Which leads me to my next gripe, United’s revenue management.  I fully understand that award availability has to be managed very tightly – that’s perfectly reasonable.  The flight that I was booked on was the first flight up to Seattle with any availability in an award fare bucket.  That was still 3h 20m from landing to take off.

However the flight went out with two people sat in first class out of twelve seats in total.  Given that the US airlines give complementary upgrades to their top tier customers, plus there’s quite often employees sitting in first, I was quite surprised to see it so empty.

Economy was 90% full, however luckily I had a free middle seat between myself and the lady in the aisle.  What was also somewhat frustrating, is that I wasn’t even able to get an economy plus seat (their ones with extra leg room) as I had no status and my fare class wasn’t eligible for it.

Resigned to my fate, I figured there was no point bothering the gate agent as I’m sure he would have looked at the Lufthansa issued ticket, and not been able to do anything.

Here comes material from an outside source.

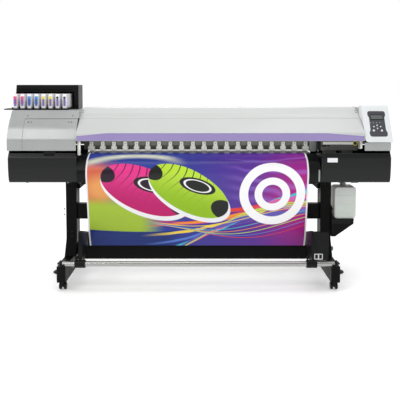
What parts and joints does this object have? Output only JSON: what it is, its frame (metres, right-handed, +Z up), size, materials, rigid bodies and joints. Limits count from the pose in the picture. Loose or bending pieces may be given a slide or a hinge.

The flight itself was pretty short, only ninety minutes, and actually it was fine.  There was a beverage service and a small bag of pretzels offered too.  We landed almost thirty minutes early.  Bags came out after about thirty minutes.

Overall, I survived.  Star Alliance’s policies regarding lounge access aren’t as customer friendly as oneworld’s.  United’s lounge product is seemingly poorer than American’s.  Amex needs to expand their lounge products.  United’s revenue management isn’t great.  But it was a short journey and these are very much #firstworldproblems.